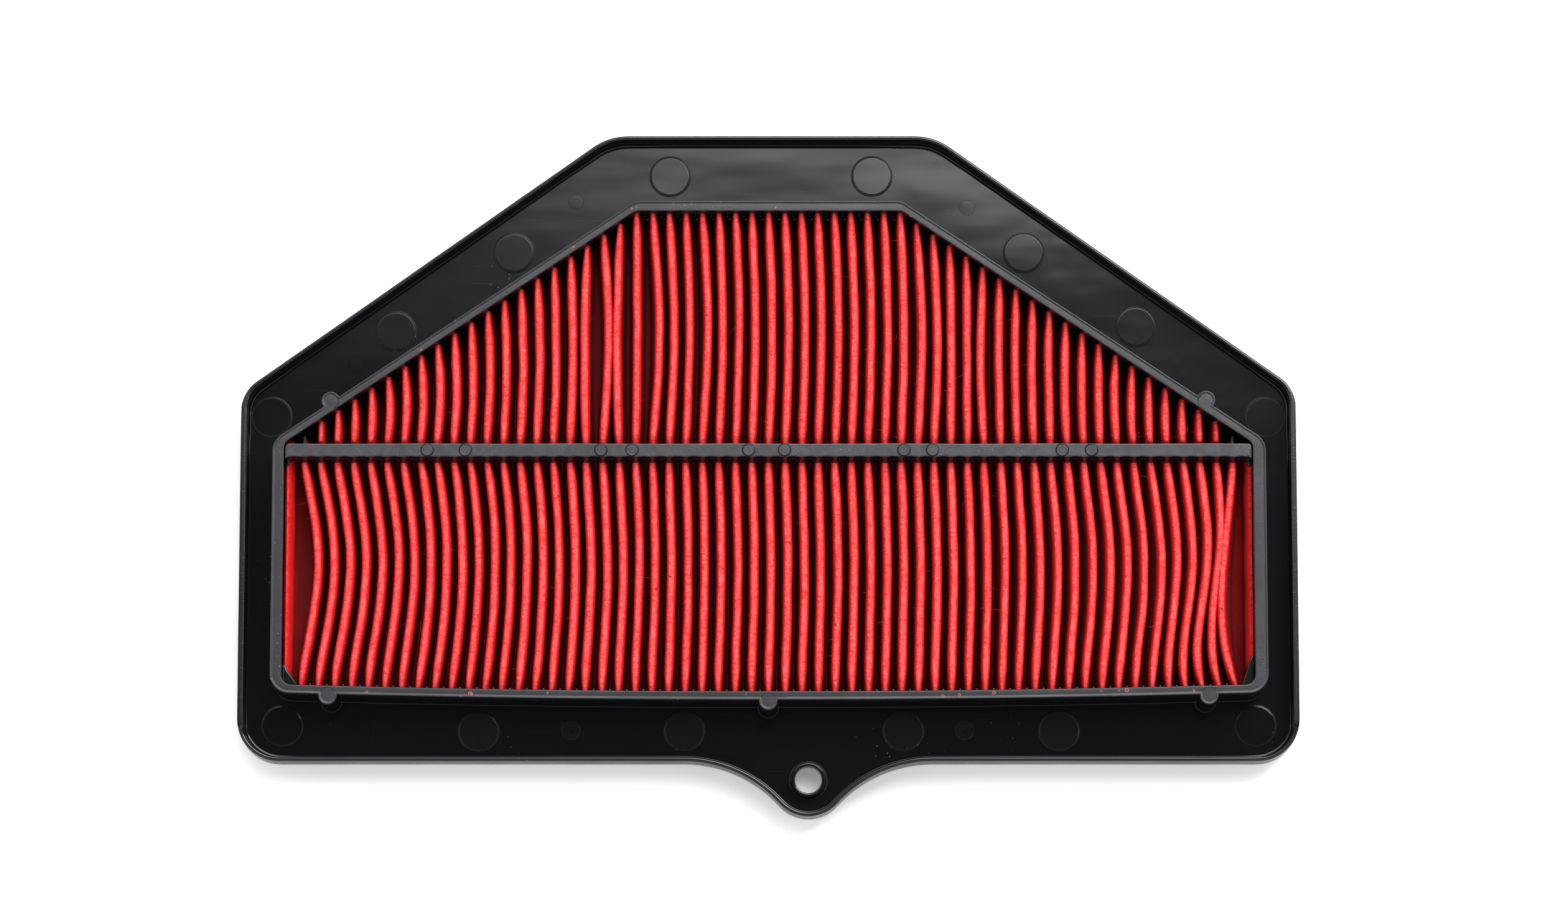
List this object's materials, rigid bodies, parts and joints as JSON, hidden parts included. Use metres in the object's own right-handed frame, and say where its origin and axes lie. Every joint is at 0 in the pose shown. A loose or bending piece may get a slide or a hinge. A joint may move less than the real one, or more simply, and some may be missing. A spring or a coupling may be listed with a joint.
{
  "type": "motorcycle air filter",
  "caption": "Flat panel air filter: a moulded tray frame with an upstanding rim, a tall wall round pleated red media, a comb bar across it and one screw tab.",
  "frame": {"origin": "middle of the bounding box in X and Y, on the gasket's underside, which is the sealing plane", "axes": "+X along the filter's long side, +Y from the screw tab's edge to the rear edge, +Z out of the sealing plane to the dirty side, where the pleats' tips show"},
  "size_m": [0.29, 0.189, 0.021],
  "materials": {
    "frame_plastic": "injection-moulded black, glossy, with a matt grey moulded strip on top of the opening wall",
    "bar_plastic": "matt moulded grey-black with ejector marks",
    "filter_media": "thick red non-woven felt, slightly oily sheen",
    "comb_plastic": "black, glossy",
    "adhesive": "cast amber adhesive",
    "grille_plastic": "matt moulded black",
    "gasket_rubber": "closed-cell foam rubber, dull"
  },
  "bodies": {
    "root": {"flange_frame": "frame_plastic", "cross_bar": "bar_plastic", "pleated_media": "filter_media", "front_comb": "comb_plastic", "rear_comb": "comb_plastic", "adhesive_bead": "adhesive", "support_grille": "grille_plastic", "sealing_gasket": "gasket_rubber"}
  },
  "joints": []
}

● ● ● ●

Copy out each line exactly as written.

■ Worked solution ■
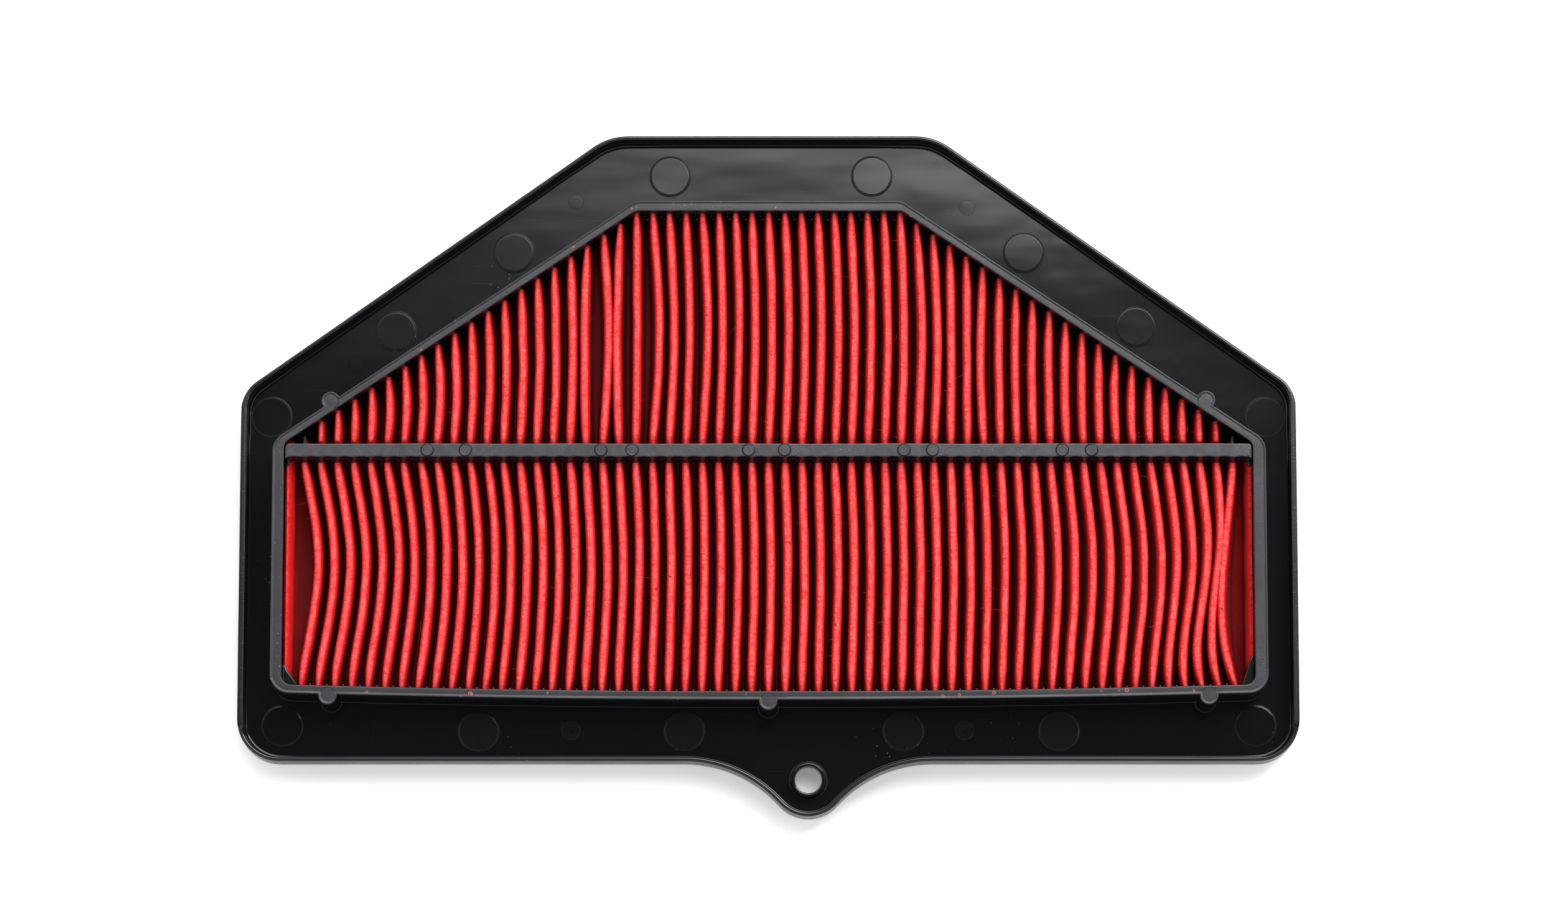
List this object's materials, rigid bodies, parts and joints as JSON, hidden parts included. Use metres in the object's own right-handed frame, and say where its origin and axes lie. Every joint is at 0 in the pose shown. A loose or bending piece may get a slide or a hinge. A joint may move less than the real one, or more simply, and some may be missing. A spring or a coupling may be listed with a joint.
{
  "type": "motorcycle air filter",
  "caption": "Flat panel air filter: a moulded tray frame with an upstanding rim, a tall wall round pleated red media, a comb bar across it and one screw tab.",
  "frame": {"origin": "middle of the bounding box in X and Y, on the gasket's underside, which is the sealing plane", "axes": "+X along the filter's long side, +Y from the screw tab's edge to the rear edge, +Z out of the sealing plane to the dirty side, where the pleats' tips show"},
  "size_m": [0.29, 0.189, 0.021],
  "materials": {
    "frame_plastic": "injection-moulded black, glossy, with a matt grey moulded strip on top of the opening wall",
    "bar_plastic": "matt moulded grey-black with ejector marks",
    "filter_media": "thick red non-woven felt, slightly oily sheen",
    "comb_plastic": "black, glossy",
    "adhesive": "cast amber adhesive",
    "grille_plastic": "matt moulded black",
    "gasket_rubber": "closed-cell foam rubber, dull"
  },
  "bodies": {
    "root": {"flange_frame": "frame_plastic", "cross_bar": "bar_plastic", "pleated_media": "filter_media", "front_comb": "comb_plastic", "rear_comb": "comb_plastic", "adhesive_bead": "adhesive", "support_grille": "grille_plastic", "sealing_gasket": "gasket_rubber"}
  },
  "joints": []
}